Biomass Photoreforming for Hydrogen and Value‐Added Chemicals Co‐Production on Hierarchically Porous Photocatalysts

Abstract Biomass, a naturally abundant, sustainable and clean resource has great potential as an alternative to replace the limited fossil feedstock for value‐added chemicals and fuels. Biomass with abundant reductive functional groups could theoretically act as electron donor to consume photogenerated holes and/or active free radicals. Biomass photoreforming over semiconductor photocatalysts using solar light as energy input attracts much attention in this context. However, biomass photoreforming still suffers low conversion efficiency and product selectivity due to its structural complexity, poor solubility and unclear reaction mechanism.
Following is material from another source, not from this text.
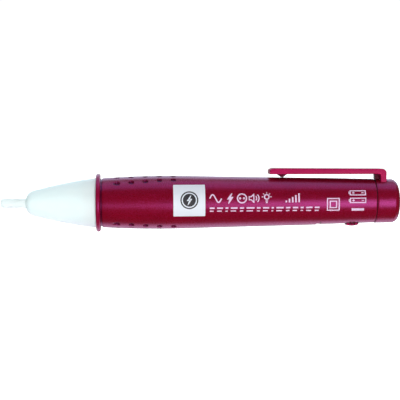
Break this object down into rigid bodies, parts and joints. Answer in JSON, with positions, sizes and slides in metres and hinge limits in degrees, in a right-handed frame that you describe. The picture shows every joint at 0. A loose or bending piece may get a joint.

Owing to the advanced features of mass diffusion of biomass derivatives and adjustable surface properties, hierarchically porous photocatalysts with desired active sites at each length scale of porosity have shown their superiority in boosting the conversion efficiency and selectivity of biomass photoreforming. Herein, a critical review is presented on selective biomass photoreforming for simultaneous H 2 and value‐added chemicals co‐production on hierarchically porous photocatalysts. The fundamentals of biomass photoreforming and current bottleneck of biomass valorization by photocatalytic process are presented and analyzed. The rational photocatalyst design with hierarchically porous structure to improve the biomass conversion and product selectivity by boosting mass transfer is highlighted. Finally the challenges and opportunities for photocatalytic biomass valorization are presented in the perspective ssection.